- [GIVEN TASK]:
An exact copy of every record is needed.

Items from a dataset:
--- start ---

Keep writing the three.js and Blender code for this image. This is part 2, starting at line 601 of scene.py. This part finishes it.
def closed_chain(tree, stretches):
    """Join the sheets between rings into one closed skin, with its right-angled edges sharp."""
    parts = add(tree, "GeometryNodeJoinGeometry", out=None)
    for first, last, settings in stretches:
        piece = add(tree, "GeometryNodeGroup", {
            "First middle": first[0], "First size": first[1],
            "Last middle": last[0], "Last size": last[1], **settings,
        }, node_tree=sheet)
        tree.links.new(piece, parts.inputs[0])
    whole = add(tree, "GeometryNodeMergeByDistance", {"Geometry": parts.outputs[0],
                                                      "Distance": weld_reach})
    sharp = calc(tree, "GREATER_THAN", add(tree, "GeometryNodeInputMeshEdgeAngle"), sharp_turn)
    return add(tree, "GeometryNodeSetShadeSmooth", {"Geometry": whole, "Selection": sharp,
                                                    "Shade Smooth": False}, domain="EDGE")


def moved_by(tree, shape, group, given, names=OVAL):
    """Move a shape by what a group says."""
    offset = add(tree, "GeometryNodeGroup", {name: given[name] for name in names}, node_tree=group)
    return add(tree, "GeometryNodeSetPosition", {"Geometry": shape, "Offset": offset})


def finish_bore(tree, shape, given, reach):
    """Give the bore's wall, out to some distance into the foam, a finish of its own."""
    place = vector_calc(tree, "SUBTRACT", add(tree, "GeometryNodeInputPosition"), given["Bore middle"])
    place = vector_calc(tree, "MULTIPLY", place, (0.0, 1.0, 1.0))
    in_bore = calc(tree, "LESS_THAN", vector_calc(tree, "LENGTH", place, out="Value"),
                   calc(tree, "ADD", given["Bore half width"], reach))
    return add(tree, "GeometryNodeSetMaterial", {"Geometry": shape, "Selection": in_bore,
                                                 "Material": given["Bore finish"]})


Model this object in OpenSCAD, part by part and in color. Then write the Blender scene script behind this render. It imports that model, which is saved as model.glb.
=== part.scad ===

--- end ---

- [SOLUTION TO THIS PROBLEM]:
Keep writing the three.js and Blender code for this image. This is part 2, starting at line 601 of scene.py. This part finishes it.
def closed_chain(tree, stretches):
    """Join the sheets between rings into one closed skin, with its right-angled edges sharp."""
    parts = add(tree, "GeometryNodeJoinGeometry", out=None)
    for first, last, settings in stretches:
        piece = add(tree, "GeometryNodeGroup", {
            "First middle": first[0], "First size": first[1],
            "Last middle": last[0], "Last size": last[1], **settings,
        }, node_tree=sheet)
        tree.links.new(piece, parts.inputs[0])
    whole = add(tree, "GeometryNodeMergeByDistance", {"Geometry": parts.outputs[0],
                                                      "Distance": weld_reach})
    sharp = calc(tree, "GREATER_THAN", add(tree, "GeometryNodeInputMeshEdgeAngle"), sharp_turn)
    return add(tree, "GeometryNodeSetShadeSmooth", {"Geometry": whole, "Selection": sharp,
                                                    "Shade Smooth": False}, domain="EDGE")


def moved_by(tree, shape, group, given, names=OVAL):
    """Move a shape by what a group says."""
    offset = add(tree, "GeometryNodeGroup", {name: given[name] for name in names}, node_tree=group)
    return add(tree, "GeometryNodeSetPosition", {"Geometry": shape, "Offset": offset})


def finish_bore(tree, shape, given, reach):
    """Give the bore's wall, out to some distance into the foam, a finish of its own."""
    place = vector_calc(tree, "SUBTRACT", add(tree, "GeometryNodeInputPosition"), given["Bore middle"])
    place = vector_calc(tree, "MULTIPLY", place, (0.0, 1.0, 1.0))
    in_bore = calc(tree, "LESS_THAN", vector_calc(tree, "LENGTH", place, out="Value"),
                   calc(tree, "ADD", given["Bore half width"], reach))
    return add(tree, "GeometryNodeSetMaterial", {"Geometry": shape, "Selection": in_bore,
                                                 "Material": given["Bore finish"]})


Model this object in OpenSCAD, part by part and in color. Then write the Blender scene script behind this render. It imports that model, which is saved as model.glb.
=== part.scad ===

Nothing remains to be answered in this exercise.